Saturday, 6 May 2017



ONCE IS NOT ENOUGH # 3.
Since painting, because of its signs or means of imitation can be combined only in space, must relinquish all representations of time...
___Gotthold Ephraim Lessing.

Painting is an object ‘that does not shrink from impossible tasks’.[1] One such task in opposition to Lessing’s insistence that painting observes the limitations of its medium is its attempt to depict and/or represent time. To describe painting as a static image, one that does not move, is an over simplification, but one that nevertheless provokes an admiration for painting’s long history of attempting to overcome the limitations of its inertia, its ability to refer to time, both on its surface and of the world beyond its edges.

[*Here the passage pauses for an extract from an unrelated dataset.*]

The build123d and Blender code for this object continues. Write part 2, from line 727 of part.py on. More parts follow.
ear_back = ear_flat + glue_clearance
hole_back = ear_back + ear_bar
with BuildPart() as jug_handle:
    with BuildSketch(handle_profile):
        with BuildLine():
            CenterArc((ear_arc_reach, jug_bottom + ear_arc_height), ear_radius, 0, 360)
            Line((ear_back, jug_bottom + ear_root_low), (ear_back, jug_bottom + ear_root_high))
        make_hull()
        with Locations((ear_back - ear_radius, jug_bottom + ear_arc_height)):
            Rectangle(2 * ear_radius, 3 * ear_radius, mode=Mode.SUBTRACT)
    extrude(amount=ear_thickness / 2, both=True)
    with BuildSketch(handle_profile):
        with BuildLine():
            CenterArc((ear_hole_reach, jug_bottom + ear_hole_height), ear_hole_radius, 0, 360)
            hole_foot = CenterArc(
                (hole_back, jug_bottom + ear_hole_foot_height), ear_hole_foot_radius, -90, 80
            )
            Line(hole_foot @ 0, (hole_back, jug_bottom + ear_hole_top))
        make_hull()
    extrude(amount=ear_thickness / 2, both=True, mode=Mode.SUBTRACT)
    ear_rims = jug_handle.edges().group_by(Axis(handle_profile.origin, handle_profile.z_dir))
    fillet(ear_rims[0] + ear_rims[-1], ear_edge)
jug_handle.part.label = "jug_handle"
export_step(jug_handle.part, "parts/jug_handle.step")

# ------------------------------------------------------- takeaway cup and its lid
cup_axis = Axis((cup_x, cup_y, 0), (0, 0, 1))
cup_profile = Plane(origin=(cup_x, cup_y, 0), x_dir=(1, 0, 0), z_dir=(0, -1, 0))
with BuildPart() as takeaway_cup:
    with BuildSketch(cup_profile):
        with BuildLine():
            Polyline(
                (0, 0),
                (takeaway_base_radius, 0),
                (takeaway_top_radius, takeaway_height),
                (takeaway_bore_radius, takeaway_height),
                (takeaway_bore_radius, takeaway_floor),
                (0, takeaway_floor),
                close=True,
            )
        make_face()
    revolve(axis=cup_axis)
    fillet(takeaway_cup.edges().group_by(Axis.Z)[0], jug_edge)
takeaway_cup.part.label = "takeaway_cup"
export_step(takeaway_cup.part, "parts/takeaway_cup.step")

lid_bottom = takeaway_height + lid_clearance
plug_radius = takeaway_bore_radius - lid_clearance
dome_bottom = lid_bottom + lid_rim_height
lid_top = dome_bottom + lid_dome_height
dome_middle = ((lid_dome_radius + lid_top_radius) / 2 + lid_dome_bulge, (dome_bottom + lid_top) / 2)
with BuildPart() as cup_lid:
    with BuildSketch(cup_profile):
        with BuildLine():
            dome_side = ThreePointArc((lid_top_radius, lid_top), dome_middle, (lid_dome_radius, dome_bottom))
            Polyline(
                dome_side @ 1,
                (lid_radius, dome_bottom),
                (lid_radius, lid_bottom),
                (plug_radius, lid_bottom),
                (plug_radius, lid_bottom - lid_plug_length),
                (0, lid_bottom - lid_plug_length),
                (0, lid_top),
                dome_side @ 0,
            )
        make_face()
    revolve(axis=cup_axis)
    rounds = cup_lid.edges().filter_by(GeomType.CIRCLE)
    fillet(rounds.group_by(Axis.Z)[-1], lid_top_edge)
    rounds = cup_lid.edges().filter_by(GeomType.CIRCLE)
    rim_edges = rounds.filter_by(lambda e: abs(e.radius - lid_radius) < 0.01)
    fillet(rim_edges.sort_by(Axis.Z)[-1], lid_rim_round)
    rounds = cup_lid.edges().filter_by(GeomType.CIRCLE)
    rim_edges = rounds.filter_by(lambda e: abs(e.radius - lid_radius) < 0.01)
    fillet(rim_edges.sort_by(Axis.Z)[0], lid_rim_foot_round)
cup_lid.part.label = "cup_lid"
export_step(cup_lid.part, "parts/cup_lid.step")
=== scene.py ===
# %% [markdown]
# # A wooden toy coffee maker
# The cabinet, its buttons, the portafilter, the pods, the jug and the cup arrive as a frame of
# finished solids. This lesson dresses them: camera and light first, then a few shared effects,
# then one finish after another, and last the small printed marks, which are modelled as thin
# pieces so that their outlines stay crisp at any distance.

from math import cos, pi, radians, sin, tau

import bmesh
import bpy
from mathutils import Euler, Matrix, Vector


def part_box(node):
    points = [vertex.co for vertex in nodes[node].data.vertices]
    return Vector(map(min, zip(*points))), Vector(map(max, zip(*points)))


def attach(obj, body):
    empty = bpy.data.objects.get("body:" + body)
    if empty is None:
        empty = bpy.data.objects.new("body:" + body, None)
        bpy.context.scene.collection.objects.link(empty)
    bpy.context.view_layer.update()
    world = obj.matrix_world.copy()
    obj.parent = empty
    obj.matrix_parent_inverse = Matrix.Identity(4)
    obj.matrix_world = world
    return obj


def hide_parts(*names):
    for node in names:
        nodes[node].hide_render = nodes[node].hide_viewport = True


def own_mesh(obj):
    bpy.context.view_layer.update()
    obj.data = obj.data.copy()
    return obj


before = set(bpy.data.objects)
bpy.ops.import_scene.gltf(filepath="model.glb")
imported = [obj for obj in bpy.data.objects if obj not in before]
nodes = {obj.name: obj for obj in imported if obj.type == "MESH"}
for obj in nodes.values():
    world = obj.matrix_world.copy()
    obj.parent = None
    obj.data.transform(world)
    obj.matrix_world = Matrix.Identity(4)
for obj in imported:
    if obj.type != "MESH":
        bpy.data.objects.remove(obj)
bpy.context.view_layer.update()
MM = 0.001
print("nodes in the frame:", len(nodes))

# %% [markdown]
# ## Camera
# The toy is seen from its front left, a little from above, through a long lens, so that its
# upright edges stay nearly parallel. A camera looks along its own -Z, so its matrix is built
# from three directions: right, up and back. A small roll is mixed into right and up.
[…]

The world beyond painting’s edge in this instance is a 1969 publication that catalogues the world of art. The paintings that constitute the series shown are repetitions of images from Discovering Art - five colour plates that present works by Matisse, Giotto, Bruegel, Le Corbusier and Watteau.

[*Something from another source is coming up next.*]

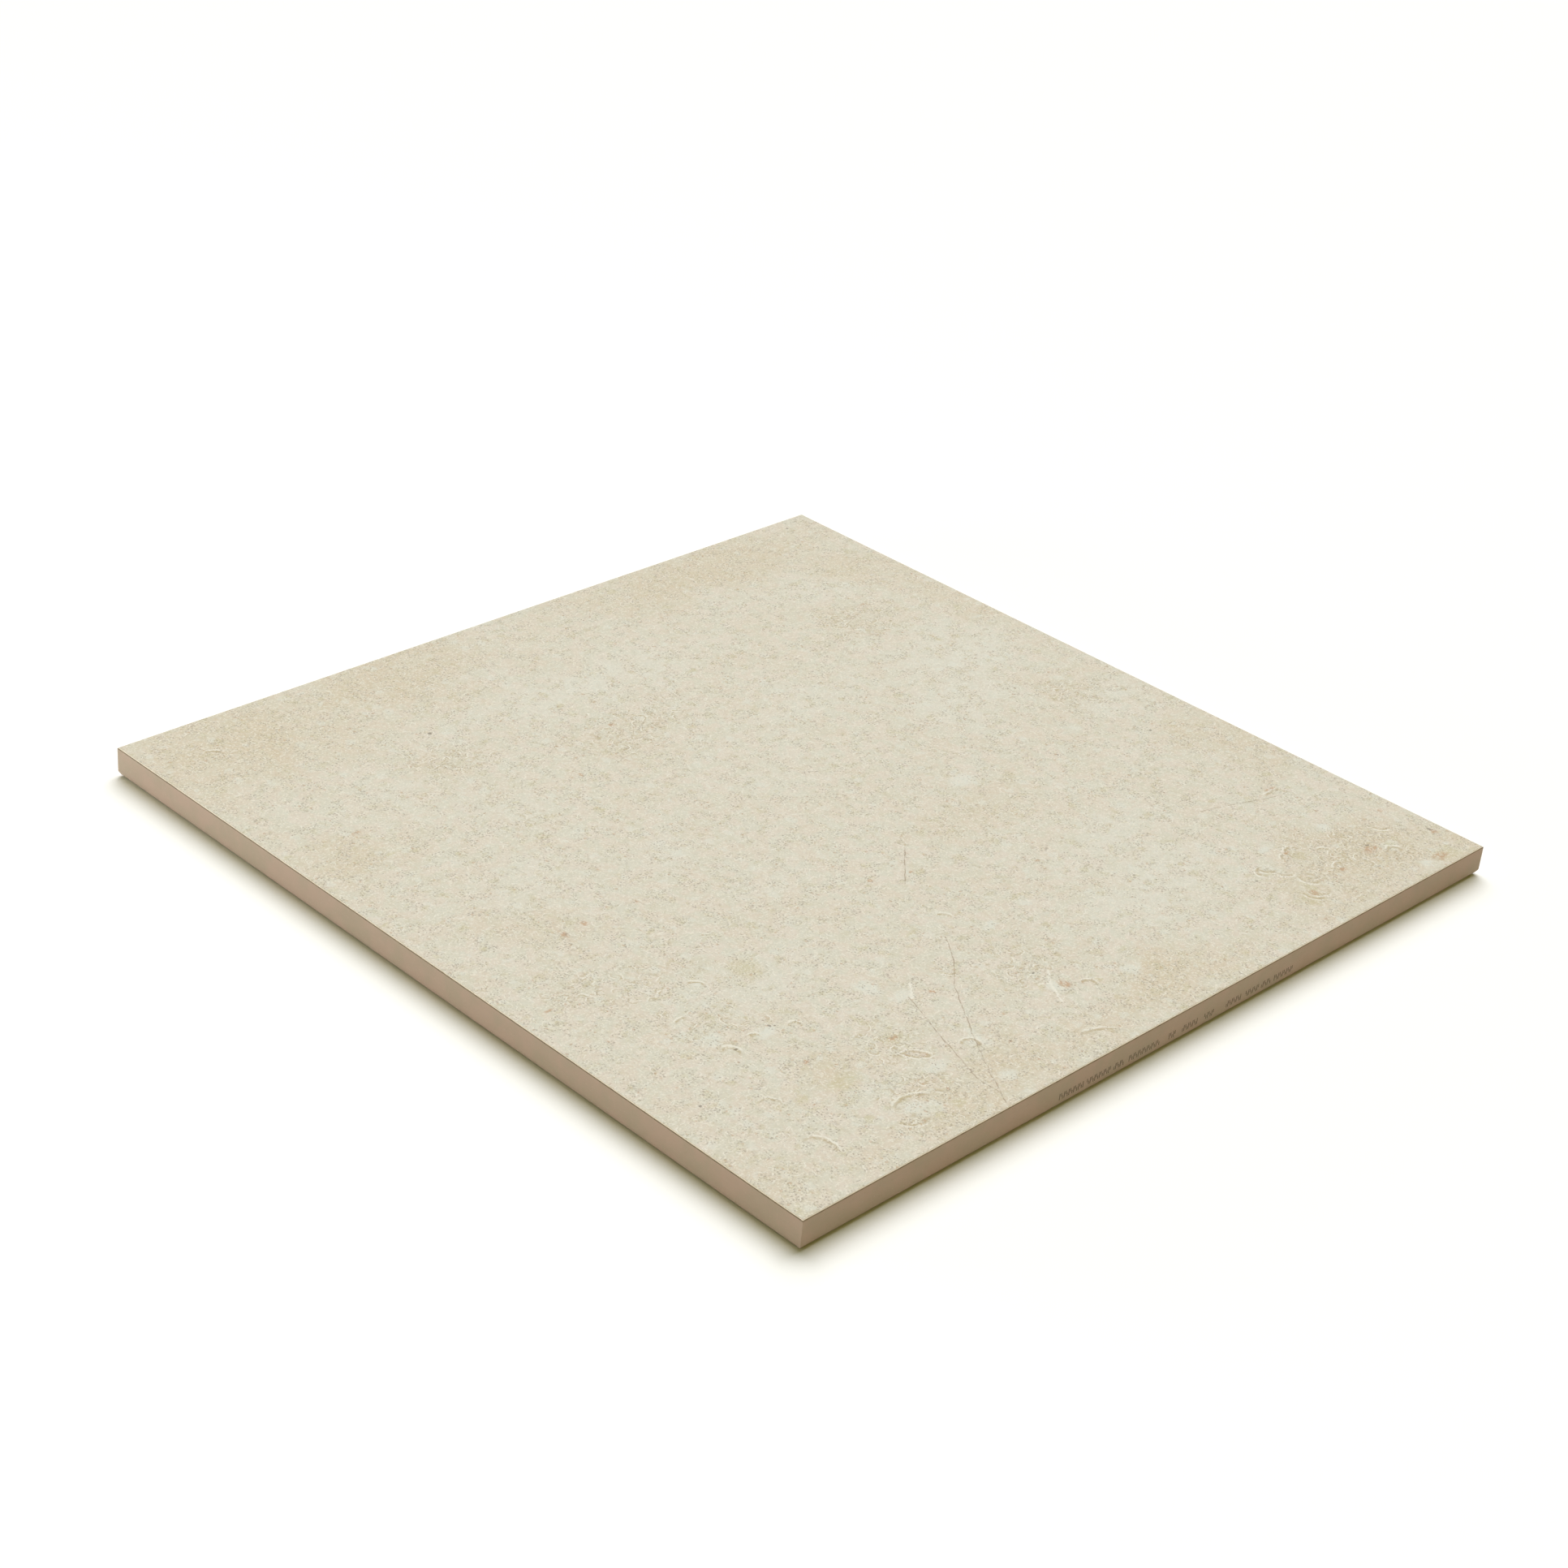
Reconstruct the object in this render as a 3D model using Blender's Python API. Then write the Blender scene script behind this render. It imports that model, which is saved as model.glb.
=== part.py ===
"""Square stone-look porcelain paver, modelled as the fired layers that it is made of.

From the surface it lies on upwards: the kiln wash on the rib crests of the back, the pressed stoneware body
with its keyed back, the engobe coat, and the printed glaze. The origin is under the middle of the paver, on
the plane it rests on, with +Z up. Lengths are in metres.
"""

import bmesh
import bpy
from mathutils import Vector

# The finished paver
SIDE = 0.600  # the ground side of the square
THICKNESS = 0.020  # from the plane it rests on to the walking face
ARRIS = 0.0008  # the 45-degree arris ground round the walking face
FOOT_INSET = 0.002  # how far the pressed bevel at the foot runs in under the side
FOOT_HEIGHT = 0.003  # how far that bevel climbs the side

# The fired layers, with the clearance that keeps each one a solid of its own
GLAZE = 0.0003
ENGOBE = 0.0003
KILN_WASH = 0.0003
LAYER_GAP = 0.0003

# The keyed back
BORDER = 0.026  # plain band between the foot's inner edge and the outermost pockets
RIB = 0.008  # crest of the ribs between pockets
POCKET_PITCH = 0.046  # wanted spacing of the pockets, adjusted so that whole pockets fill the back
POCKET_DEPTH = 0.0008
POCKET_DRAFT = 0.0004  # how far each pocket wall leans in by the pocket's roof
CUTTER_REACH = 0.001  # how far the pocket cutter stands out under the paver

# Heights worked out from the sizes above
CREST_Z = KILN_WASH + LAYER_GAP
GLAZE_Z = THICKNESS - GLAZE
ENGOBE_TOP_Z = GLAZE_Z - LAYER_GAP
ENGOBE_Z = ENGOBE_TOP_Z - ENGOBE
BODY_TOP_Z = ENGOBE_Z - LAYER_GAP


def clear_scene():
    for obj in list(bpy.data.objects):
        bpy.data.objects.remove(obj)


def principled(name, colour, roughness, metallic=0.0):
    material = bpy.data.materials.new(name)
    material.use_nodes = True
    shader = material.node_tree.nodes["Principled BSDF"]
    shader.inputs["Base Color"].default_value = (*colour, 1.0)
    shader.inputs["Roughness"].default_value = roughness
    shader.inputs["Metallic"].default_value = metallic
    return material


def half_side(height):
    """Half of the paver's side at a height above its resting plane."""
    foot = FOOT_INSET * max(0.0, 1.0 - height / FOOT_HEIGHT)
    arris = max(0.0, height - (THICKNESS - ARRIS))
    return SIDE / 2 - foot - arris


def square_ring(bm, half, height):
    corners = ((-1, -1), (1, -1), (1, 1), (-1, 1))
    return [bm.verts.new((x * half, y * half, height)) for x, y in corners]


def closed_loft(bm, rings):
    """Joins four-cornered rings, lowest first, into one closed body."""
    bm.faces.new(reversed(rings[0]))
    bm.faces.new(rings[-1])
    for lower, upper in zip(rings, rings[1:]):
        for i in range(4):
            j = (i + 1) % 4
            bm.faces.new((lower[i], lower[j], upper[j], upper[i]))


def mesh_object(name, bm):
    mesh = bpy.data.meshes.new(name)
    bm.to_mesh(mesh)
    bm.free()
    obj = bpy.data.objects.new(name, mesh)
    bpy.context.collection.objects.link(obj)
    return obj


def layer(name, low, high, material, paver):
    """One square layer of the paver between two heights, following the foot bevel and the arris."""
    bends = [z for z in (FOOT_HEIGHT, THICKNESS - ARRIS) if low < z < high]
    bm = bmesh.new()
    closed_loft(bm, [square_ring(bm, half_side(z), z - low) for z in (low, *bends, high)])
    obj = mesh_object(name, bm)
    obj.data.materials.append(material)
    obj.location.z = low
    obj.parent = paver
    return obj


def pocket_cutter(paver):
    """Every pocket of the keyed back as one drafted block, from under the paver to the pocket's roof."""
    field = 2 * (half_side(0.0) - BORDER) + RIB
    count = max(1, round(field / POCKET_PITCH))
    pitch = field / count
    mouth = (pitch - RIB) / 2
    slope = POCKET_DRAFT / POCKET_DEPTH
    low, high = -CUTTER_REACH, CREST_Z + POCKET_DEPTH
    places = [(i - (count - 1) / 2) * pitch for i in range(count)]
    bm = bmesh.new()
    for x in places:
        for y in places:
            rings = [square_ring(bm, mouth + slope * (CREST_Z - z), z) for z in (low, high)]
            closed_loft(bm, rings)
            bmesh.ops.translate(bm, verts=rings[0] + rings[1], vec=Vector((x, y, 0.0)))
    cutter = mesh_object("pocket_cutter", bm)
    cutter.parent = paver
    cutter.display_type = "WIRE"
    cutter.hide_render = True
    return cutter


def key(obj, cutter):
    """Cuts the back's pockets out of a layer."""
    cut = obj.modifiers.new("pockets", "BOOLEAN")
    cut.operation = "DIFFERENCE"
    cut.solver = "EXACT"
    cut.object = cutter


def build():
    clear_scene()
    paver = bpy.data.objects.new("paver", None)
    bpy.context.collection.objects.link(paver)
    stoneware = principled("stoneware", (0.49, 0.37, 0.27), 0.75)
    engobe = principled("engobe", (0.72, 0.66, 0.55), 0.7)
    glaze = principled("printed_glaze", (0.70, 0.65, 0.53), 0.55)
    wash = principled("kiln_wash", (0.80, 0.78, 0.73), 0.95)

    back_coat = layer("kiln_wash", 0.0, KILN_WASH, wash, paver)
    body = layer("stoneware_body", CREST_Z, BODY_TOP_Z, stoneware, paver)
    layer("engobe_coat", ENGOBE_Z, ENGOBE_TOP_Z, engobe, paver)
    layer("printed_glaze", GLAZE_Z, THICKNESS, glaze, paver)

    cutter = pocket_cutter(paver)
    key(back_coat, cutter)
    key(body, cutter)


build()
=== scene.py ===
# %% [markdown]
# # A stone-look porcelain paver
#
# This lesson dresses a square porcelain stoneware paver. The real thing is pressed from pinkish clay,
# sprayed with a light slip, printed with a beige limestone design, glazed matt and fired; then its sides
# are ground to size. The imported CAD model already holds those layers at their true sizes. Here each one
# gets a finer mesh and a finish worked out from noise and simple shapes, with no image file anywhere.
#
# Everything is in metres in Blender. Sizes that are easier to think of in millimetres are multiplied by
# MM.

# %% Load the frame
import math

import bmesh
import bpy
import numpy as np
from mathutils import Matrix, Vector, noise


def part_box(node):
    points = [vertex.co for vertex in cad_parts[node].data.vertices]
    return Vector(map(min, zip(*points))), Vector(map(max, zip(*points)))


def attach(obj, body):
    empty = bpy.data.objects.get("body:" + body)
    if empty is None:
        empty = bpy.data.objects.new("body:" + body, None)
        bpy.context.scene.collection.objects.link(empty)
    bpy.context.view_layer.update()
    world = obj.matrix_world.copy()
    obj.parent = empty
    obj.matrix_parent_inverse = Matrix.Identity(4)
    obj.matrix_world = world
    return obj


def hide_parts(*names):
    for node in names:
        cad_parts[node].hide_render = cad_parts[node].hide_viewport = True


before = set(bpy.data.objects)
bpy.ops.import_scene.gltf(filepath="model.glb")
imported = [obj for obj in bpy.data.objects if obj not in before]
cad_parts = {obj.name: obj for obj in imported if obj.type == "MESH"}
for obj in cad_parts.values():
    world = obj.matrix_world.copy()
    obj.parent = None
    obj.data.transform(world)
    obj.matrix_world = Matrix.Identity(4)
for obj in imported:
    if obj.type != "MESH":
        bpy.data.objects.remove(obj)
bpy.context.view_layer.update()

# %% [markdown]
# ## Sizes from the frame
#
# The pieces below are tied to the CAD model by reading its boxes, so a paver of another size would still
# be dressed correctly. CAD keeps a small gap between the fired layers. On the real paver they are fused,
# so each seam is placed in the middle of its gap and the finer layers meet there.

# %% Measure the layers
MM = 0.001
glaze_low, glaze_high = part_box("printed_glaze")
engobe_low, engobe_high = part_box("engobe_coat")
body_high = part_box("stoneware_body")[1]
wash_low, wash_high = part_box("kiln_wash")

HALF = body_high.x
TOP = glaze_high.z
FLOOR = wash_low.z
GLAZE_SEAM = (glaze_low.z + engobe_high.z) / 2
ENGOBE_SEAM = (engobe_low.z + body_high.z) / 2
CREST = wash_high.z
print(f"side {2 * HALF / MM:.0f} mm, thickness {(TOP - FLOOR) / MM:.1f} mm")

# %% [markdown]
# ## The camera
#
# A long lens stands well back, so that a flat slab keeps its shape. The camera is placed by where it
# stands, the spot on the face that it looks at, and a small roll, because the horizon leans a little. The
# lens is shifted sideways by a few percent of the frame: that slides the view without turning the camera.

# %% Place the camera
CAMERA_PLACE = Vector((-1.1946, -1.0835, 0.9348))
CAMERA_AIM = Vector((-0.0370, 0.0476, TOP))
CAMERA_ROLL = math.radians(4.474)
LENS_MM = 68.72
SENSOR_MM = 36.0
SHIFT_X = 0.0497

lens = bpy.data.cameras.new("camera")
lens.lens = LENS_MM
lens.sensor_width = SENSOR_MM
lens.shift_x = SHIFT_X
lens.clip_end = 50.0
camera = bpy.data.objects.new("camera", lens)
bpy.context.scene.collection.objects.link(camera)
look = (CAMERA_AIM - CAMERA_PLACE).to_track_quat("-Z", "Y").to_matrix().to_4x4()
camera.matrix_world = Matrix.Translation(CAMERA_PLACE) @ look @ Matrix.Rotation(CAMERA_ROLL, 4, "Z")
bpy.context.scene.camera = camera
print(f"camera {(CAMERA_PLACE - CAMERA_AIM).length:.2f} m from the spot it looks at")

# %% [markdown]
# ## A short hand for shader nodes
#
# Blender's shader editor is a board of boxes joined by wires. In code each box takes several lines, so
# these helpers make one box per call and return the socket to wire on from. A value can be a plain number
# or another box's socket, and the helper does the right thing with either.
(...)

This body of work does not confine itself to the temporal conditions of the static image - specifically time in painting, but examines the ways in which repetition temporalises the space of their encounter. This is achieved by placing the paintings into what Quin describes as an open labyrinth, a maze like structure without walls. Paintings are set into motion in relation to one another. This motion is an equivalence of the turned pages of a book - an encounter where an audience writes their own book as Giotto is brought into dialogue with Matisse, and Bruegel with Le Corbusier, relative to the spectator’s spatial location within the gallery space.  
Quin’s interest in the play between repetition and difference - of time and space, questions the long held assumption that painting is a static image.



[1] Adrian Searle, extract from “Unbound”, in Unbound: Possibilities in Painting, curated by Adrian Searle and Greg Hilty, London: Hayward Gallery, 1994, pp. 13-17.